What I really don’t understand is what we have to lose. We in Richmond pay a lot more in taxes than our neighbors in the counties, whether we are homeowners and pay tax as part of our monthly mortgage payments or are renters and the cost of the tax is passed on to us by our landlords in our rent. Our tax payments entitle us to certain services from the city, the most important of which is a top quality public education for our children. You parents have chosen to live in the City of Richmond for a reason. Does it make sense for you not to use your neighborhood school? To me it’s like paying to be a member of a swim club and never using the pool. It makes no sense.

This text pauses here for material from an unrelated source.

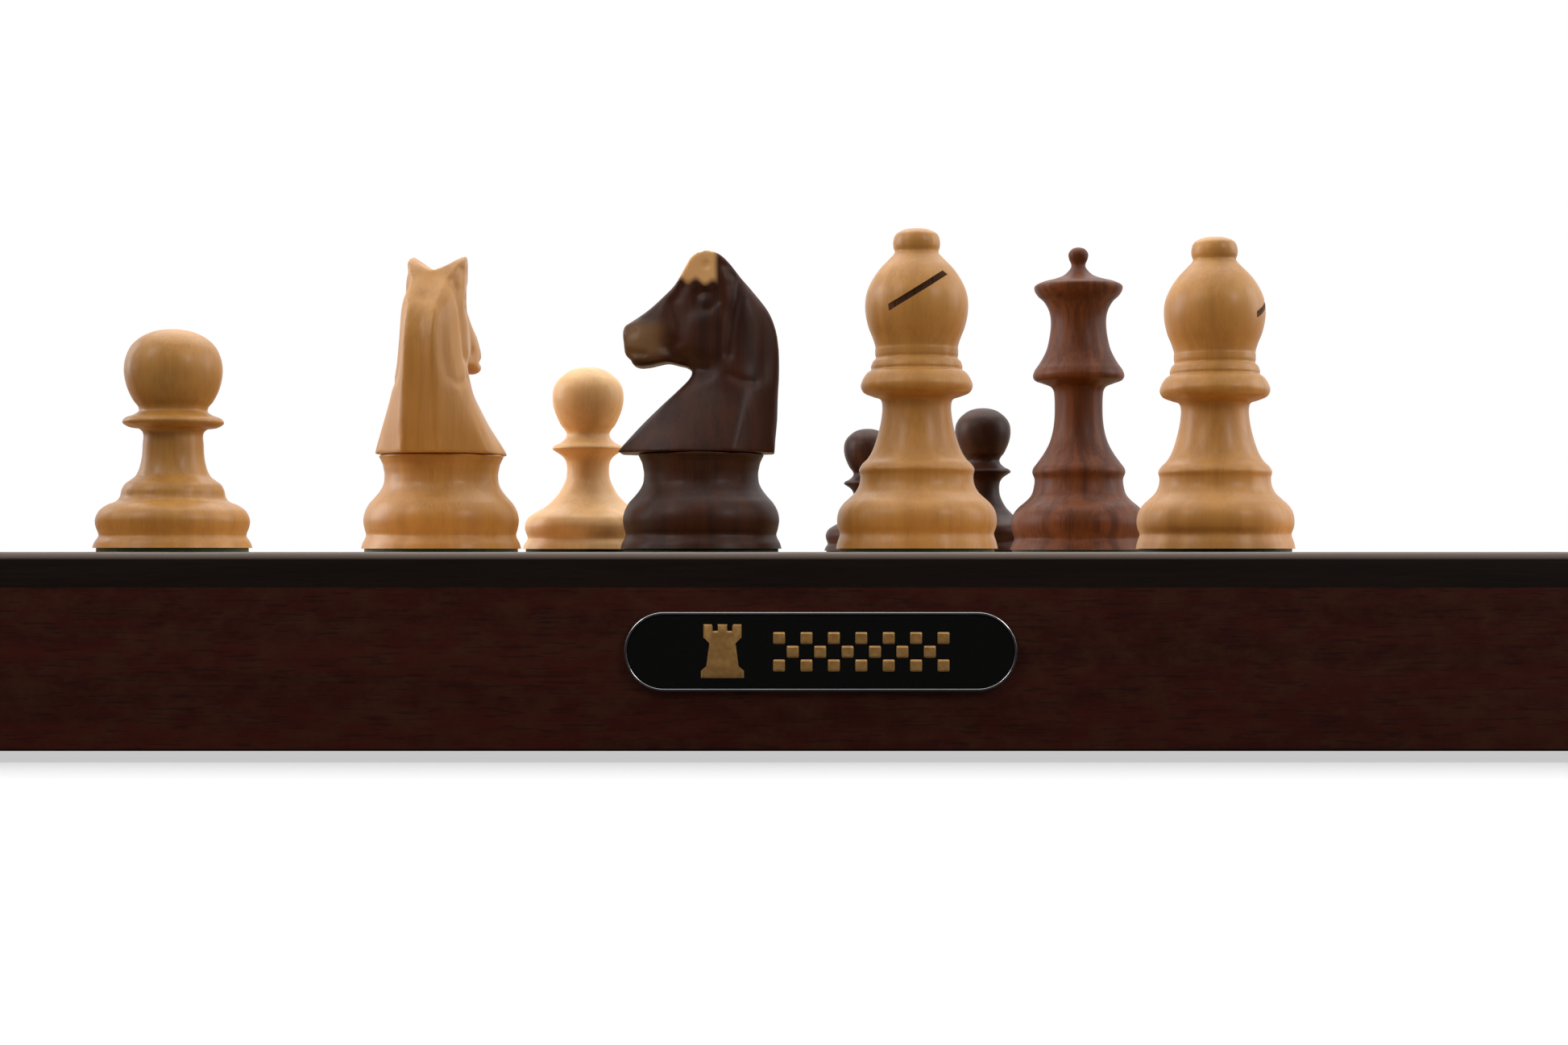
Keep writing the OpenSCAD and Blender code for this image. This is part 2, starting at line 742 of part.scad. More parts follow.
bishop = [
    [17.3, 0.8], [17, 2.2], [16.5, 3.7], [16.5, 4.2], [17, 5.6], [17.1, 7.2], [16.7, 9],
    [15.7, 10.5], [14.3, 11.8], [13.1, 13], [12.3, 14.6], [12.1, 16.4], [12.35, 17.7], [11.7, 18.9],
    [10.6, 20], [9.5, 21.8], [8.4, 25], [7.6, 28.6], [7.4, 31.6], [7.8, 32.8], [9.4, 33.4],
    [11.4, 34.3], [12, 35.6], [11.5, 37.2], [10.6, 38.5], [9.8, 39.1], [9.8, 39.8], [9.4, 40.9],
    [8.8, 41.6], [8.9, 42.4], [8.9, 43.4], [8.85, 44], [9.4, 45.9], [10.3, 48.2], [10.9, 50.8],
    [11.05, 53.2], [10.7, 55.7], [9.6, 58.3], [7.9, 60.8], [6, 62.8], [4.9, 64], [4.7, 64.5],
    [5, 65.6], [5, 66.9], [4.5, 68.2], [2.7, 69.2], [0, 69.5]
];
queen = [
    [19.1, 0.8], [18.6, 2.2], [17.9, 3.7], [17.9, 4.3], [18.5, 6.2], [18.7, 8.4], [18, 10.8],
    [16.6, 12.6], [14.6, 14.3], [13.1, 16], [12.4, 18.2], [12.2, 20.4], [12.8, 22.2], [12.6, 23.3],
    [11.4, 25], [9.7, 27.4], [8.2, 30.2], [7.2, 33.4], [6.7, 37], [6.6, 41], [6.7, 43.6],
    [6.9, 44.9], [7.6, 46], [9.9, 47], [12.1, 47.9], [12.6, 49], [12.1, 50.6], [11, 52.2],
    [9.8, 54.2], [8.8, 56.4], [8.2, 58.8], [7.7, 62.2], [7.7, 65.2], [8.3, 67.6], [9.6, 69.8],
    [11.2, 71.3], [12.1, 72.8], [12.1, 73.9], [10.4, 74.9], [6.8, 75.9], [4.2, 76.9], [2.8, 78.1],
    [2, 79.3], [2, 80.1], [2.6, 81.6], [2.7, 83], [1.7, 84.3], [0, 84.8]
];
king = [
    [19.3, 0.8], [18.8, 2.2], [18.1, 3.7], [18.1, 4.3], [18.7, 6.4], [18.9, 8.8], [18.2, 11.2],
    [16.8, 13], [14.8, 14.8], [13.4, 16.6], [12.7, 19], [12.5, 21.2], [13.1, 23], [12.9, 24.1],
    [11.7, 26], [10, 28.6], [8.5, 31.6], [7.5, 35], [7, 39], [6.9, 43.6], [7.3, 46.6], [8.9, 48],
    [11.8, 49.4], [13.1, 51], [12.7, 52.6], [11.3, 54.6], [9.6, 57.6], [8.7, 61], [8.6, 64.4],
    [9.2, 68], [10.8, 71.4], [12.6, 73.6], [12.9, 74.6], [12.2, 75.6], [9.8, 77.2], [7, 79],
    [4.4, 80.4], [3, 81.4], [2.5, 82.6], [2.4, 83.4], [0, 83.6]
];

// Side view of the horse, facing -X, and its front view, both as [across, height]; and half its
// plan as [x, y], broad at the chest below neck_h and narrow at the muzzle above it
neck_h = 39;
chest_plan = [[-18.6, 6], [-12, 11.4], [-6, 13.4], [9, 13], [13, 9.7], [17.2, 4.8]];
head_plan = [[-18.6, 4.1], [-12, 4.5], [-6, 4.9], [0, 6.1], [5, 7.2], [9, 7], [13, 5.7], [17.2, 3.7]];
horse_side = [
    [-17.3, 21.7], [-12.5, 27.1], [-8.2, 31.4], [-4.4, 35], [-1.8, 37.6], [-1.6, 39],
    [-4.4, 40], [-7, 40.7], [-11.1, 39.9], [-13.4, 39.8], [-15.1, 41.4], [-16.1, 42.3],
    [-16.7, 45], [-16.6, 47.6], [-14.9, 49.4], [-11.5, 51.8], [-8.2, 54.7], [-5.4, 57.5],
    [-3.5, 60.6], [-2, 63], [-0.4, 64.1], [1.3, 64.4], [3.4, 63.9], [5.6, 62.3], [8.4, 59],
    [11.7, 55.4], [14.6, 51.8], [16.2, 48], [16.9, 43.8], [17, 39], [16.7, 33.3], [16.5, 28.1],
    [16, 23.3], [15.5, 21], [-13, 21]
];
horse_front = [
    [-13.3, 20.9], [13.3, 20.9], [10.7, 28], [8.6, 34], [7.3, 40], [6.6, 47], [6.6, 54], [6.7, 60],
    [6.4, 63.2], [5.8, 64.2], [4.2, 62.4], [2, 60.9], [0, 60.4],
    [-2, 60.9], [-4.2, 62.4], [-5.8, 64.2], [-6.4, 63.2], [-6.7, 60], [-6.6, 54], [-6.6, 47],
    [-7.3, 40], [-8.6, 34], [-10.7, 28]
];

module turned(profile) {
    points = [for (p = smooth(profile)) [max(0, p.x), p.y]];
    rotate_extrude($fn = 96) polygon(concat([[0, profile[0].y]], points,
        points[len(points) - 1].x > 0 ? [[0, points[len(points) - 1].y]] : []));
}

// A turned foot with its weight and magnet let in from below and felt glued under it
module weighted(profile) {
    difference() {
        union() {
            turned(profile);
            children();
        }
        translate([0, 0, -1]) cylinder(r = weight_r + eps, h = 1 + felt_t + weight_h + eps);
    }
    translate([0, 0, felt_t]) cylinder(r = weight_r, h = weight_h);
    cylinder(r = profile[0].x - 0.7, h = felt_t - eps);
}

// Both sides of a half plan, from one height to another
module plan_block(plan, low, high) {
    translate([0, 0, low]) linear_extrude(high - low)
        polygon(concat(plan, [for (i = [len(plan) - 1 : -1 : 0]) [plan[i].x, -plan[i].y]]));
}

module horse() {
    intersection() {
        along_y(-14, 14) polygon(horse_side);
        along_x(40) polygon(horse_front);
        union() {
            plan_block(chest_plan, 20, neck_h);
            plan_block(head_plan, neck_h - eps, 66);
        }
    }
}

module knight() {
    weighted(knight_foot) horse();
}

// The bishop's saw cut faces -Y: its blade comes in from the mitre's face and stops inside it
saw_out = 11;
saw_stop = 7.8;
saw_height = 56.5;
saw_slope = 32;
saw_kerf = 1.3;
module bishop_piece() {
    difference() {
        weighted(bishop);
        translate([0, -saw_out, saw_height]) rotate([0, -saw_slope, 0])
            cube([24, 2 * (saw_out - saw_stop), saw_kerf], center = true);
    }
}

// Straight-armed cross standing on the king's crown
module king_piece() {
    weighted(king) {
        span([-1.5, -1.3, 83], [1.5, 1.3, 95]);
        span([-4.2, -1.3, 88], [4.2, 1.3, 91]);
    }
}

module stand_at(x, y, turn = 0) {
    translate([x, y, top + eps]) rotate([0, 0, turn]) children();
}

light_wood = "#c08a4e";
dark_wood = "#4a2818";

module light_pawn_front() {
    color(light_wood) stand_at(-122.5, -177.5) weighted(stout_pawn);
}

module light_pawn_rear() {
    color(light_wood) stand_at(-50.9, -87.7) weighted(slim_pawn);
}

module light_knight() {
    color(light_wood) stand_at(-80.9, -111.5, -99) knight();
}

module light_bishop_left() {
    color(light_wood) stand_at(22.3, -120.5, 9) bishop_piece();
}

module light_bishop_right() {
    color(light_wood) stand_at(88.7, -107, 90) bishop_piece();
}

module light_king() {
    color(light_wood) stand_at(-179, -175) king_piece();
}

module dark_pawn_left() {
    color(dark_wood) stand_at(22.3, 178) weighted(slim_pawn);
}

module dark_pawn_right() {
    color(dark_wood) stand_at(51.9, 64) weighted(slim_pawn);
}

module dark_knight() {
    color(dark_wood) stand_at(-24, -118.7) knight();
}

module dark_queen() {
    color(dark_wood) stand_at(75.5, 28.5) weighted(queen);
}

module dark_king() {
    color(dark_wood) stand_at(177, -175) king_piece();
}

// ---------------------------------------------------------------- nodes

rail_front();
rail_left();
rail_right();
rail_rear();
corner_blocks();
top_panel();
light_squares();
dark_squares();
square_leds();
sensor_board();
reed_switches();
board_spacers();
bottom_cover();
screws();
rubber_feet();
badge_plate();
badge_rim();
badge_emblem();
bay_guides();
backplane_board();
ribbon_cable();
sounder();
power_socket();
switch_housing();
power_switch();
battery_box();
battery_cells();
battery_contacts();
battery_door();
display_case();
display_lid();
display_window();
display_panel();
display_board();
key_case();
key_lid();
key_mat();
key_board();
key_cap(1);  // key_1
key_cap(2);  // key_2
key_cap(3);  // key_3
key_cap(4);  // key_4
key_cap(5);  // key_5
key_cap(6);  // key_6
key_cap(7);  // key_7
key_cap(8);  // key_8
program_case();
program_lid();
program_board();
light_pawn_front();
light_pawn_rear();
light_knight();
light_bishop_left();
light_bishop_right();
light_king();
dark_pawn_left();
dark_pawn_right();
dark_knight();
dark_queen();
dark_king();
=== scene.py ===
"""Looks of an electronic chess computer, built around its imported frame.

The wooden board, its badge, the plug-in modules in its rear rail and the pieces standing on it are each a
class below. Every size is in millimetres until it reaches a mesh, and every place is worked out from the
frame's own boxes.
"""

import logging
import math
from dataclasses import dataclass, field
from enum import Enum
from itertools import product
from typing import Callable, Dict, List, Optional, Sequence, Tuple, Union

import bmesh
import bpy
import numpy as np
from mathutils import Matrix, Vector


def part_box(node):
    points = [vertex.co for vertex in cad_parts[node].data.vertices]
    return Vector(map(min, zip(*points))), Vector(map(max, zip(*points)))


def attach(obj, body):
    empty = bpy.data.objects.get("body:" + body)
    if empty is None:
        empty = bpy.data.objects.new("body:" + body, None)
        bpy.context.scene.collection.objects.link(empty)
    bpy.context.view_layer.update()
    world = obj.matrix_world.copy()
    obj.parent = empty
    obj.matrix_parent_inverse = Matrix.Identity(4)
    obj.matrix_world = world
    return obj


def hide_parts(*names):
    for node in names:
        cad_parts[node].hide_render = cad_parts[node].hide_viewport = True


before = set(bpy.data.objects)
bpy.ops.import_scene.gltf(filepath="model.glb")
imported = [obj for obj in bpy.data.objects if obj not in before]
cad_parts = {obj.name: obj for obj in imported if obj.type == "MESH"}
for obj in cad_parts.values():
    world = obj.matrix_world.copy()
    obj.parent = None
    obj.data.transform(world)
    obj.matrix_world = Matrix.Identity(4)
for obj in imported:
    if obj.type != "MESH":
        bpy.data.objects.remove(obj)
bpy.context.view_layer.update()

LOG = logging.getLogger("chess_computer")
MM = 0.001
# Edges that bend more than this many degrees stay sharp: on most pieces, and on the rounded border.
CREASE = 35.0
SOFT_CREASE = 50.0
# Smallest radius of a round corner, and how far apart surfaces that would touch are kept, in millimetres.
LEAST_RADIUS = 0.01
HAIR = 0.01
WHITE = (1.0, 1.0, 1.0, 1.0)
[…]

Parents have made neighborhood schools work for them in the cases of Munford, Fox, Fisher and Holton. Are we not capable of doing the same thing? Parent, you need to get involved in Friends of Fourth District Schools and work together with other parents. Get your neighborhood association actively involved in making your neighborhood school work. We have three good elementary schools in the fourth district. We can make them even better and we can make them work for our children if we are only willing to try. It’s all a matter of the three P’s: Parents Partnering with Principals.

One more thing, and this is addressed to Richmond’s business community. You need to get more involved in Richmond’s neighborhood schools. I don’t understand how you can expect Richmond to reach its full potential as a great city if we don’t have great schools. How do you expect to attract other businesses to the city? Do you tell them that Richmond is a great place to do business but that their employees need to live in the counties if they want good schools for their children?

And, finally, to those of you in the real estate business: Wouldn’t it be nice if you could start listing houses in Southampton and Stratford Hills and Westover Hills and Forest Hills and other fourth district communities as being within walking distance of great neighborhood schools? Wouldn’t it be nice to start showing these homes to young couples and tell them that the neighborhood is family-friendly because of the neighborhood school? Get involved, you can make it happen.

1 comment:

Paul H said...

Here's my agenda for city schools in a few words.

Empowered Parents + Empowered Neighorhoods = Strong Schools

The same formula works for the city as a whole.

Of course I'm not running.

Good Luck. I think you will find a friend in Lawrence Williams, among others.